其中,10.0.0.1表示src ip,192.168.0.1表示dst ip,eth1表示实际收包的设备,来看看为什么会有错误。

kernel_source/net/ipv4/fib_frontend.c
int fib_validate_source(){
    // 代码有选择性省略
    // 反转src和dst
	struct flowi fl = { .nl_u = { .ip4_u =
				      { .daddr = src,
					.saddr = dst,
					.tos = tos } },
			    .mark = mark,
			    .iif = oif };


	in_dev = __in_dev_get_rcu(dev);
    // 拿到收包的设备,顺便取出该设备上rp_filter的flag
	if (in_dev) {
		no_addr = in_dev->ifa_list == NULL;
		rpf = IN_DEV_RPFILTER(in_dev);
		if (mark && !IN_DEV_SRC_VMARK(in_dev))
			fl.mark = 0;
	}
	rcu_read_unlock();

	if (in_dev == NULL)
		goto e_inval;
	net = dev_net(dev);
    // 以src为dst,查fib
	if (fib_lookup(net, &fl, &res))
		goto last_resort;
	if (res.type != RTN_UNICAST)
		goto e_inval_res;
	*spec_dst = FIB_RES_PREFSRC(res);
	fib_combine_itag(itag, &res);

#ifdef CONFIG_IP_ROUTE_MULTIPATH
    // 以src作为dst,查到的发送dev和当前收包的dev相同,一切ok
	if (FIB_RES_DEV(res) == dev || res.fi->fib_nhs > 1)
#else
	if (FIB_RES_DEV(res) == dev)
#endif
	{
		ret = FIB_RES_NH(res).nh_scope >= RT_SCOPE_HOST;
		fib_res_put(&res);
		return ret;
	}
	fib_res_put(&res);
	if (no_addr)
		goto last_resort;
    // 如果dev不相同,并且rp_filter置为on,则检查失败
	if (rpf == 1)
		goto e_inval;

}

给一些的配置

sysctl.conf
// 0 means off,1 means on
net.ipv4.conf.all.rp_filter = 0
net.ipv4.conf.default.rp_filter = 0
net.ipv4.conf.eth0.rp_filter = 0
net.ipv4.conf.lo.rp_filter = 0
net.ipv4.conf.vboxnet0.rp_filter = 0
net.ipv4.conf.wlan0.rp_filter = 0

net.ipv4.conf.all.rp_filter是总开关,一开全开。

// 0 means off
net.ipv4.conf.all.log_martians = 0
net.ipv4.conf.default.log_martians = 0
net.ipv4.conf.eth0.log_martians = 0
net.ipv4.conf.lo.log_martians = 0
net.ipv4.conf.vboxnet0.log_martians = 0
net.ipv4.conf.wlan0.log_martians = 0

是否记录martian的开关,对应于代码里的IN_DEV_LOG_MARTIANS(in_dev)

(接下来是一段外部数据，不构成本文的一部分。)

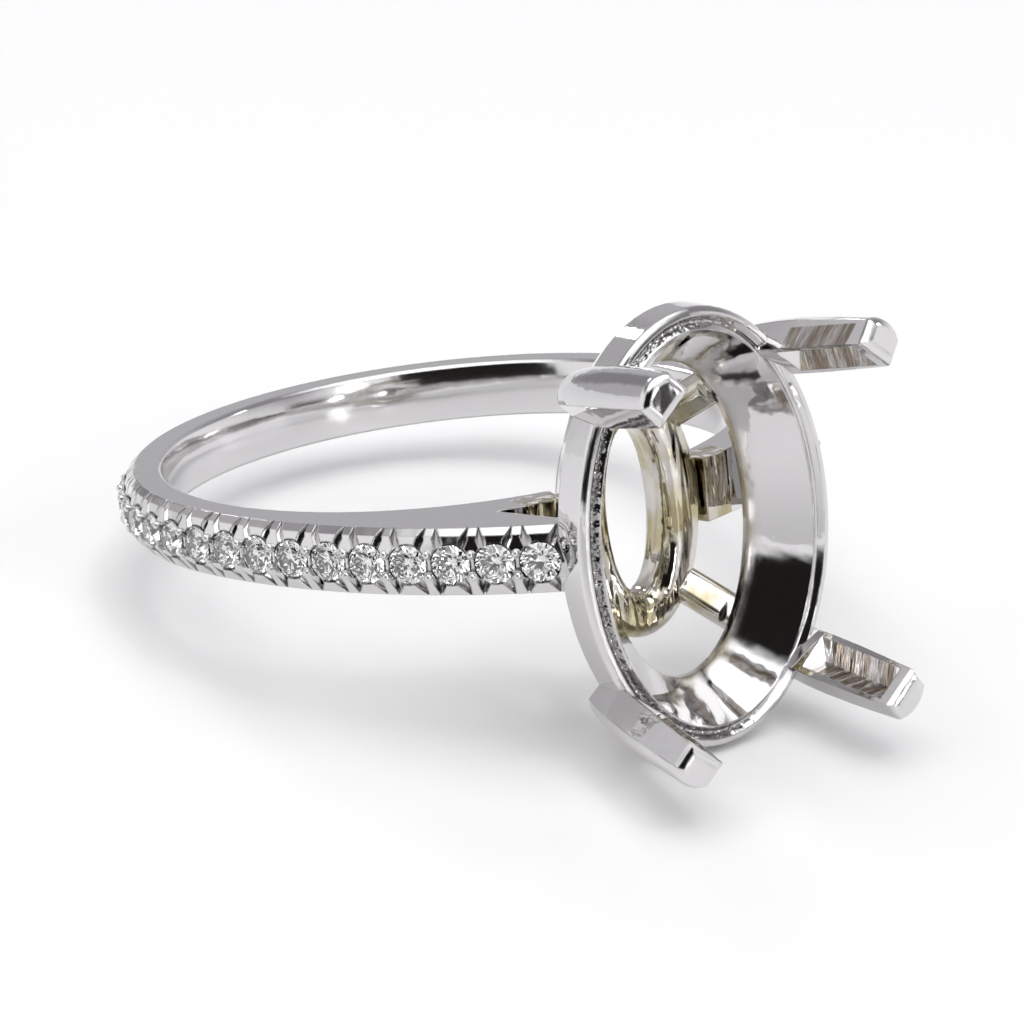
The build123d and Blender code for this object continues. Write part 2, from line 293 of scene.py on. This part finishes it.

小结一下,这个错误提示是很常见的,以至于常常被忽略,大多数情况它是做了正确的事情,不过当发现有意外的丢包,可以想想是否是遭遇了火星包,排查方法是:先做tcpdump,发现有traffic(tcpdump不受火星包的影响),但kernel hook或者app收不到包,应怀疑是martian source导致丢包,用dmesg看下是否有相关提示。

martian source 192.168.1.1 from 10.0.0.1, on dev eth1
ll header: 52:54:00:98:99:d0:52:54:00:de:d8:10:08:00 

做一下翻译:eth1上收到了src=10.0.0.1,dst=192.168.1.1的包,但是按照本机的路由设置对10.0.0.1进行路由计算,得出的out dev不是eth1。 一般遇到这种还是保持rp_filter=1吧,毕竟这个开关能让系统免受很多火星来客的干扰,研究下路由配置应该能解决问题;如果确实很复杂的使用场景,比如这台server有好多个网口,需要在不同网口之间转发,放开rp_filter的限制也无妨。